Yes, suicide is a sin, which, like all sins, it originates from unbelief. It is a horrible sin that produces immense damage in the lives of those left behind. But like every other sin that a Christian might commit, it is powerless to overcome the finished work of the Lord Jesus Christ.

This article does not have the capacity to address in depth the many questions surrounding the Christian and suicide. But in closing let me point out that Christians can experience profound emotional and mental darkness—even to the point of such despair that taking their own life becomes a very real temptation. And sadly, some do not resist it. They should, and they could, but for various impulsive and irrational reasons, they do not. As Joni Erickson-Tada writes, “a person’s desire to commit suicide transcends reasoned argument.” Even Christians. Yes, even Christians at times want their lives to come to an end (Job 3:1–26; 1 Kings 19:4). Though these two examples (Job & Elijah) are not exact parallels with suicide, they highlight the despair that a Christian may find themselves experiencing. We need to be compassionate and understanding and we must practically come alongside and help where we can.

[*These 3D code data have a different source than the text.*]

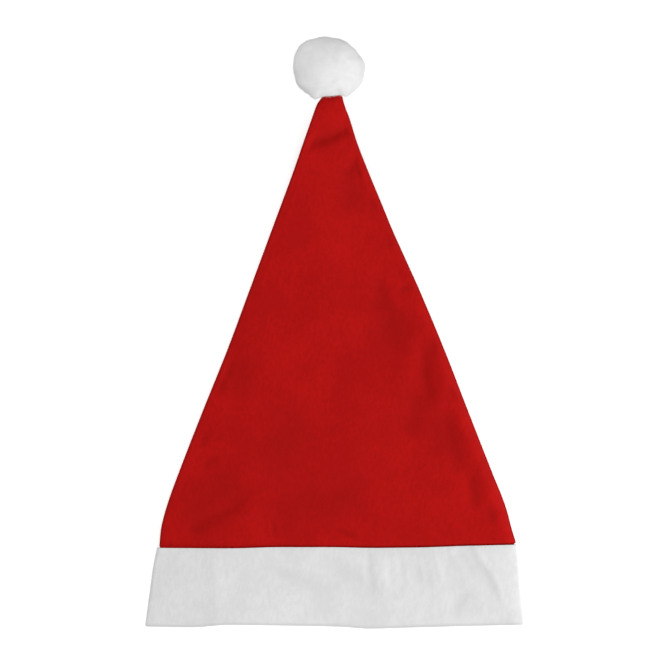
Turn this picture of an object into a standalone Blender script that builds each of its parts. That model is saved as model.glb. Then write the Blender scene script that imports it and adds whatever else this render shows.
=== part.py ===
"""A felt party hat that lies flat: a hollow red cone pressed into two layers, a white felt band
round its mouth and a white pompom on its tip. Metres, +Z up. The mouth faces -Y, the tip points
to +Y, and the surface that the hat lies on is z = 0. "along" is a distance from the hem towards
the tip, and "across" is measured to the right of the hem's middle, seen from above."""

import math
import random
from typing import NamedTuple

import bmesh
import bpy
from mathutils import Matrix, Vector

# Driving dimensions
HEM_WIDTH = 0.290  # the flat width at the hem, half of a 58 cm head size
BAND_HEIGHT = 0.060
CROWN_LENGTH = 0.345  # the red felt that shows between the band and the pompom
POMPOM_SIZE = Vector((0.0550, 0.0480, 0.0490))
CROWN_FELT = 0.0015
BAND_FELT = 0.0020
GAP = 0.0004  # left between pieces that are sewn together

# Facets
UPPER_STEPS = 34
EDGE_CROWDING = 0.35  # the upper layer's facets are this share narrower at the side edges
LOWER_STEPS = 6
ROLL_STEPS = 4  # round each side edge
BAND_ROWS = 6
ROW_SPACING = 0.0120  # between the crown's rows

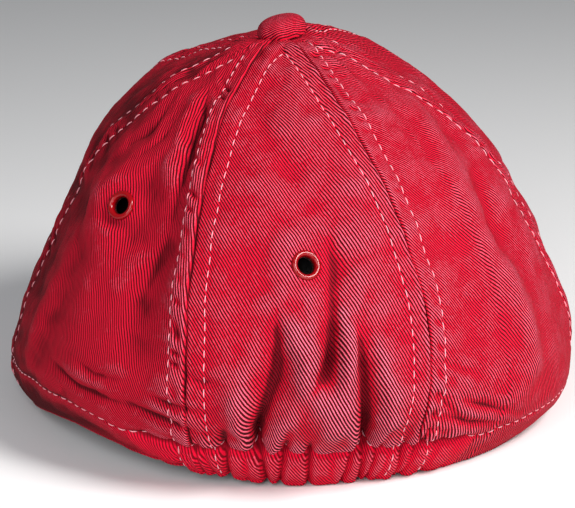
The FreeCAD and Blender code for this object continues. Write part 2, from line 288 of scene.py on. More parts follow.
# ---- folds of the cloth
# Each fold is a line of (bearing, height in mm, depth in mm, half width in mm): out is positive.
SOFT_FOLDS = [
    [(-31, 96, -1.4, 6), (-31.5, 84, -3.0, 7.5), (-34.6, 72, -4.2, 9), (-36.5, 61, -4.6, 10),
     (-36, 52, -3.8, 10), (-33, 41, -1.6, 9)],
    [(-29, 100, 0.4, 4), (-27, 80, 1.4, 5), (-26, 60, 2.0, 6), (-26, 40, 1.4, 6)],
    [(-58, 96, 0.6, 8), (-52, 80, 1.6, 9), (-53, 62, 1.8, 9), (-54, 48, 0.8, 9)],
    [(-66, 88, 1.0, 8), (-67, 64, 2.6, 9), (-69, 44, 3.6, 9), (-71, 26, 2.2, 8)],
    [(-50, 40, 0.4, 10), (-50, 30, 1.4, 11), (-48, 20, 0.4, 8)],
    [(53, 107, 0.8, 6), (44, 90, 2.0, 7), (44.4, 72, 3.0, 8), (46.7, 60, 3.6, 8), (48.3, 47, 3.4, 8),
     (49, 36, 2.2, 8), (46, 27, 0.8, 7)],
    [(58, 98, -0.8, 7), (55, 86, -3.0, 7), (53, 76, -3.0, 7.5), (56, 66, -1.4, 8)],
    [(30, 92, -0.4, 7), (32, 74, -1.4, 8), (33, 56, -1.4, 8), (32, 42, -0.4, 7)],
    [(-16.9, 114, -0.5, 4), (-9.2, 109, -1.6, 4.5), (-3.1, 103, -1.9, 5), (2, 96, -0.8, 6)],
    [(-9.4, 70, 0.6, 6), (-6.0, 65, 1.6, 5.5), (-3.0, 57, 3.4, 5), (-1.4, 51, 4.4, 5), (0, 43, 4.8, 5.2),
     (1.9, 36, 4.2, 5.5), (4.3, 30, 2.6, 6)],
    [(5.6, 67, 0.6, 3.4), (6.0, 61, 2.4, 3.5), (6.4, 55, 4.2, 3.8), (6.5, 48, 4.8, 4), (6.4, 42, 4.8, 4.5),
     (5.8, 36, 4.0, 5), (4.6, 30, 2.0, 5)],
    [(-2, 27, 0.8, 6), (3.5, 25, 2.0, 6.5), (8, 27, 0.8, 5)],
    [(12.4, 60, 0.4, 5), (14, 48, 2.0, 6), (15, 37, 3.2, 6), (15.2, 28, 3.0, 5), (15, 22, 1.2, 4)],
    [(-15, 52, 0.6, 6), (-14, 42, 2.0, 6), (-13.2, 34, 3.2, 5.5), (-13, 27, 3.0, 5), (-12.6, 21, 1.2, 4)],
    [(-19, 96, 0.4, 5), (-17.5, 80, 1.0, 6), (-17, 64, 0.8, 6)],
    [(14, 96, 0.4, 6), (14.5, 80, 1.2, 7), (15, 66, 0.8, 6)],
    [(150, 70, -0.5, 15), (158, 50, -1.4, 16)],
    [(-152, 70, -0.4, 15), (-158, 48, -1.2, 16)],
    [(118, 60, -0.4, 14), (122, 36, -1.6, 14), (128, 22, -0.6, 12)],
    [(-120, 62, -0.4, 14), (-122, 38, -1.6, 14), (-128, 24, -0.6, 12)],
]
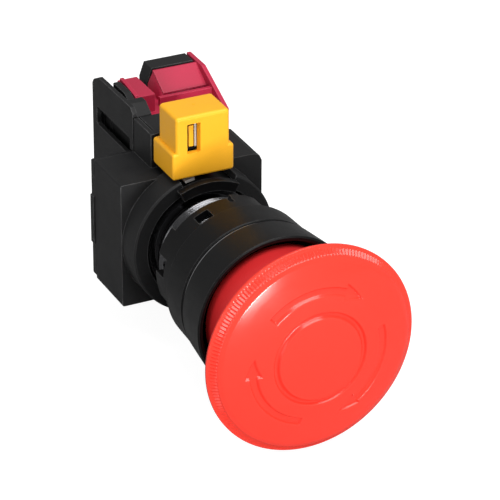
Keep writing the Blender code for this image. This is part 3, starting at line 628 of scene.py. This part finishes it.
def spring(name, stands_for, radius, wire, y0, y1, turns, centre_x, steps=40, sides=12):
    """A round-wire coil along the y axis from y0 to y1, centred at centre_x."""
    bm = bmesh.new()
    total = int(turns * steps)
    rings = []
    for k in range(total + 1):
        angle = 2.0 * math.pi * k / steps
        y = y0 + 0.5 * wire + (y1 - y0 - wire) * k / total
        ring = []
        for j in range(sides):
            turn = 2.0 * math.pi * j / sides
            r = radius + 0.5 * wire * math.cos(turn)
            at = (centre_x + r * math.cos(angle), y + 0.5 * wire * math.sin(turn), r * math.sin(angle))
            ring.append(bm.verts.new(Vector(at) * MM))
        rings.append(ring)
    for one, two in zip(rings, rings[1:]):
        for j in range(sides):
            n = (j + 1) % sides
            bm.faces.new((one[j], one[n], two[n], two[j]))
    bm.faces.new(rings[0])
    bm.faces.new(list(reversed(rings[-1])))
    made = place_piece(new_object(name, bm), name, "steel", "base", stands_for)
    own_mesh(made)
    return made


spring("return_coil", "return_spring", 6.6, 1.1, -17.9, -3.4, 5.5, 0.0)
spring("contact_coil", "contact_spring", 1.75, 0.4, 50.2, 57.6, 6.0, 6.4)
mushroom_head()
button_skirt()
bezel()
lock_washer()
locking_nut()
threaded_bushing()
adaptor_housing()
locking_ring()
locking_lever()
lever_tip()
safety_lock()
rear_plate()
side_frame()
contact_housing()
contact_cover()


# ---- studio ---------------------------------------------------------------------
def stage_floor():
    bm = bmesh.new()
    turns = ((-1, -1), (1, -1), (1, 1), (-1, 1))
    bm.faces.new([bm.verts.new((x * FLOOR_REACH, y * FLOOR_REACH, FLOOR_Z)) for x, y in turns])
    floor = new_object("stage_floor", bm)
    mat = bpy.data.materials.new("stage_white")
    mat.use_nodes = True
    tree = mat.node_tree
    shader = tree.nodes["Principled BSDF"]
    shader.inputs["Base Color"].default_value = (FLOOR_GREY, FLOOR_GREY, FLOOR_GREY, 1.0)
    shader.inputs["Roughness"].default_value = 0.9
    shader.inputs["Specular IOR Level"].default_value = 0.1
    shader.inputs["Emission Color"].default_value = (1.0, 1.0, 1.0, 1.0)
    glow = node(tree, "Math", [(0, node(tree, "LightPath").outputs["Is Camera Ray"])], operation="MULTIPLY")
    glow.inputs[1].default_value = FLOOR_GLOW
    tree.links.new(glow.outputs[0], shader.inputs["Emission Strength"])
    floor.data.materials.append(mat)


def area_light(name, spot, target, size, power, roll):
    """A soft box at spot, aimed at target and rolled about its own axis."""
    lamp = bpy.data.lights.new(name, "AREA")
    lamp.shape = "RECTANGLE"
    lamp.size, lamp.size_y = size
    lamp.energy = power
    obj = bpy.data.objects.new(name, lamp)
    obj.location = spot
    turn = (Vector(target) - Vector(spot)).to_track_quat("-Z", "Y").to_matrix()
    obj.rotation_euler = (turn @ Matrix.Rotation(math.radians(roll), 3, "Z")).to_euler()
    bpy.context.scene.collection.objects.link(obj)


stage_floor()
world = bpy.data.worlds.new("studio")
world.use_nodes = True
world.node_tree.nodes["Background"].inputs["Color"].default_value = (1.0, 1.0, 1.0, 1.0)
world.node_tree.nodes["Background"].inputs["Strength"].default_value = WORLD_STRENGTH
bpy.context.scene.world = world
bpy.context.scene.view_settings.view_transform = "Standard"

for settings in LIGHTS:
    area_light(*settings)

camera = bpy.data.cameras.new("camera")
camera.sensor_width = 36.0
camera.lens = CAMERA_LENS
camera.clip_start, camera.clip_end = 0.05, 20.0
eye = bpy.data.objects.new("camera", camera)
rows = [[axis[r] for axis in CAMERA_AXES] + [CAMERA_SPOT[r]] for r in range(3)]
eye.matrix_world = Matrix(rows + [[0, 0, 0, 1]])
bpy.context.scene.collection.objects.link(eye)
bpy.context.scene.camera = eye
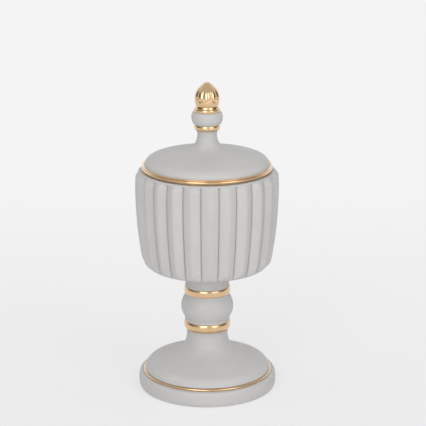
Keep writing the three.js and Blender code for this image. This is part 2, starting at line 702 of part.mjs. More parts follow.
// How deep the valleys between the acorn's lobes are at a height
function lobeDepthAt(height) {
  const capBase = ACORN_HEIGHT - ACORN_CAP_HEIGHT;
  const rise = THREE.MathUtils.smoothstep(height, ACORN_CUP_HEIGHT, ACORN_CUP_HEIGHT + 3);
  const fall = 1 - THREE.MathUtils.smoothstep(height, ACORN_WIDEST_HEIGHT, capBase);
  return ACORN_LOBE_DEPTH * rise * fall;
}

// The acorn: lobed above a plain cup, blunt at the tip, with a blind hole for the stud
function makeAcorn() {
  const capBase = ACORN_HEIGHT - ACORN_CAP_HEIGHT;
  const upperRise = capBase - ACORN_WIDEST_HEIGHT;
  const outside = new THREE.Path();
  outside.moveTo(ACORN_FOOT_RADIUS, 0);
  outside.quadraticCurveTo(
    ACORN_RADIUS,
    ACORN_WIDEST_HEIGHT * 0.5,
    ACORN_RADIUS,
    ACORN_WIDEST_HEIGHT,
  );
  outside.bezierCurveTo(
    ACORN_RADIUS,
    ACORN_WIDEST_HEIGHT + upperRise * 0.56,
    ACORN_CAP_RADIUS + 4.5,
    capBase - upperRise * 0.25,
    ACORN_CAP_RADIUS,
    capBase,
  );
  outside.quadraticCurveTo(ACORN_CAP_RADIUS * 0.55, ACORN_HEIGHT, 0, ACORN_HEIGHT);
  const holeTop = STUD_GRIP + SPIGOT_CLEARANCE;
  const hole = [
    new THREE.Vector2(0, holeTop),
    new THREE.Vector2(studBore, holeTop),
    new THREE.Vector2(studBore, 0),
  ];
  const lobed = outside.getPoints(CURVE_STEPS);
  const steps = 4 * ACORN_LOBES;
  return turnedWithRelief([...hole, ...lobed], steps, -Math.PI / 2, (point, step) => {
    const acrossLobe = Math.cos((step / steps) * ACORN_LOBES * 2 * Math.PI);
    return lobed.includes(point) ? (lobeDepthAt(point.y) * (1 - acrossLobe)) / 2 : 0;
  });
}

const jar = new THREE.Group();

// Adds one named piece to the jar, standing at a level above the resting plane
function addPiece(name, geometry, finish, level) {
  const mesh = new THREE.Mesh(geometry, new THREE.MeshStandardMaterial(finish));
  mesh.name = name;
  mesh.position.z = level;
  jar.add(mesh);
}

// The jar's own stack
addPiece("felt_ring", makeFeltRing(), felt, 0);
addPiece("foot", makeFoot(), grey, footLevel);
addPiece("foot_gilt_ring", makeFootGiltRing(), gilt, footLevel + FOOT_RIM_HEIGHT);
addPiece("lower_collar", makeLowerCollar(), gilt, lowerCollarLevel);
addPiece("knop", makeKnop(), grey, knopLevel);
addPiece("upper_collar", makeUpperCollar(), gilt, upperCollarLevel);
addPiece("bowl", makeBowl(), grey, bowlLevel);

// Adds a gasket, a washer and a nut on a rod, pressed against a face from above or from below
function addClamp(prefix, faceLevel, direction, rodRadius, gasket, washer, nut) {
  const pieces = [
    ["gasket", rubber, gasket.height, () => {
      return flatRing(rodRadius + BORE_CLEARANCE, gasket.radius, gasket.height, HARDWARE_STEPS);
    }],
    ["washer", steel, washer.height, () => {
      return flatRing(rodRadius + BORE_CLEARANCE, washer.radius, washer.height, HARDWARE_STEPS);
    }],
    ["nut", steel, nut.height, () => hexNut(nut, rodRadius + THREAD_CLEARANCE)],
  ];
  let face = faceLevel;
  pieces.forEach(([kind, finish, height, make]) => {
    const level = direction > 0 ? face : face - height;
    addPiece(`${prefix}_${kind}`, make(), finish, level);
    face += direction * height;
  });
  return face;
}

// The tie rod, clamped in the bowl and in the foot
const rodTop =
  addClamp("bowl", bowlLevel + bowlFloorHeight, 1, ROD_RADIUS, ROD_GASKET, ROD_WASHER, ROD_NUT) +
  ROD_PROUD;
const rodBottom =
  addClamp("foot", footLevel + FOOT_SEAT_HEIGHT, -1, ROD_RADIUS, ROD_GASKET, ROD_WASHER, ROD_NUT) -
  ROD_PROUD;
addPiece("tie_rod", bar(ROD_RADIUS, rodTop - rodBottom), steel, rodBottom);

// The lid's own stack
addPiece("lid", makeLid(), grey, lidLevel);
addPiece("lid_gilt_band", makeLidGiltBand(), gilt, lidLevel);
addPiece("finial_collar", makeFinialCollar(), gilt, finialCollarLevel);
addPiece("finial_bead", makeFinialBead(), grey, beadLevel);
addPiece("acorn_ring", makeAcornRing(), gilt, acornRingLevel);
addPiece("acorn", makeAcorn(), gilt, acornLevel);

// The finial's stud, screwed into the acorn and clamped under the lid
const studBottom =
  addClamp("lid", lidLevel + LID_SEAT_HEIGHT, -1, STUD_RADIUS, STUD_GASKET, STUD_WASHER, STUD_NUT) -
  STUD_PROUD;
addPiece("finial_stud", bar(STUD_RADIUS, acornLevel + STUD_GRIP - studBottom), steel, studBottom);

export default jar;
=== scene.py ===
import math

import bmesh
import bpy
from mathutils import Matrix, Vector
from mathutils.geometry import interpolate_bezier


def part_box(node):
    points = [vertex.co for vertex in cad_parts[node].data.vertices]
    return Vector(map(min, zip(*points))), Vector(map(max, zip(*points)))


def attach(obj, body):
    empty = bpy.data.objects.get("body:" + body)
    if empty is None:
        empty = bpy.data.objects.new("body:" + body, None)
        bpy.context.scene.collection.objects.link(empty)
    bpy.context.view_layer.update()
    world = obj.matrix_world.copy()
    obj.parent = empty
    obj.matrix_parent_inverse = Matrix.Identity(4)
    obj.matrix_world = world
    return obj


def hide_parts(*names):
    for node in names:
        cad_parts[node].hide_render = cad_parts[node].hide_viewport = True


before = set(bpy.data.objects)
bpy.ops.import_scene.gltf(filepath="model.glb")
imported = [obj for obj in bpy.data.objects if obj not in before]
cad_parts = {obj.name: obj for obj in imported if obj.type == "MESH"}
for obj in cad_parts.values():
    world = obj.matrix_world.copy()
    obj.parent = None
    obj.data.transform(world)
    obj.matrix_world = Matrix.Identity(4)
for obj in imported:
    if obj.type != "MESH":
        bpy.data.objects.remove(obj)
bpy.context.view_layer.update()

# A fluted urn jar on a domed foot, with a lift-off lid and an acorn finial.
# Outlines are written as (radius, height) in millimetres, counted up from the foot of their own piece.
MM = 0.001

# Steps round the widest pieces, the stem and the hardware, and points to a curved stretch
WIDE_STEPS = 192
STEM_STEPS = 128
HARDWARE_STEPS = 72
CURVE_STEPS = 10
SMOOTH_ANGLE = math.radians(32)  # edges that turn by more look sharp
CORNER_ANGLE = math.radians(40)  # edges that turn by more are rounded over
WELD_DISTANCE = 0.001 * MM

FRONT = math.radians(-90)

# Bores, and the spigots and sockets that line up the pieces of the stack
ROD_BORE = 3.5
STUD_BORE = 2.5
SPIGOT = (12, 4)  # radius and length
SMALL_SPIGOT = (6, 2)
SPIGOT_CLEARANCE = 0.3


def part_way(first, last, share):
    """The value at a share of the way from one to another."""
    return first + (last - first) * share


def measured(node):
    """Foot, height and outer radius of a CAD node, in millimetres."""
    low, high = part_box(node)
    return low[2] / MM, (high[2] - low[2]) / MM, high[1] / MM


def between_spigots(node, spigot):
    """Foot, height and outer radius of a collar without the spigots at its two ends."""
    foot, height, radius = measured(node)
    return foot + spigot[1], height - 2 * spigot[1], radius


def place_on(vert, foot):
    """Radius of a vertex and its height over a piece's foot, in millimetres."""
    return math.hypot(vert.co.x, vert.co.y) / MM, vert.co.z / MM - foot


# Outlines

def curve(start, pull, end, other_pull=None, steps=CURVE_STEPS):
    """A smooth stretch with one or two pulls, without its first point."""
    if other_pull is None:
        pulls = [Vector(corner).lerp(Vector(pull), 2 / 3) for corner in (start, end)]
    else:
        pulls = [Vector(pull), Vector(other_pull)]
    points = interpolate_bezier(Vector(start), *pulls, Vector(end), steps + 1)
    return [(point.x, point.y) for point in points[1:]]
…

But the point remains: Even though Christians should reject the sinful thought of self-murder, nevertheless, sometimes they do not, and they attempt to end their lives wrongfully. Sadly, in many cases, they succeed. And when they do, even though they go to be with the Lord, they leave behind inexplicable grief. Though suicide by a Christian is not unpardonable, it is irreversible, and it leaves a pain that can be unbearable. The Christian must resist the temptation to suicide, not because they will lose their souls, but because they will lose their opportunity to glorify God in the midst of their trials. Suicide and salvation are not mutually exclusive but, thank God, the latter has the power to drive away the former.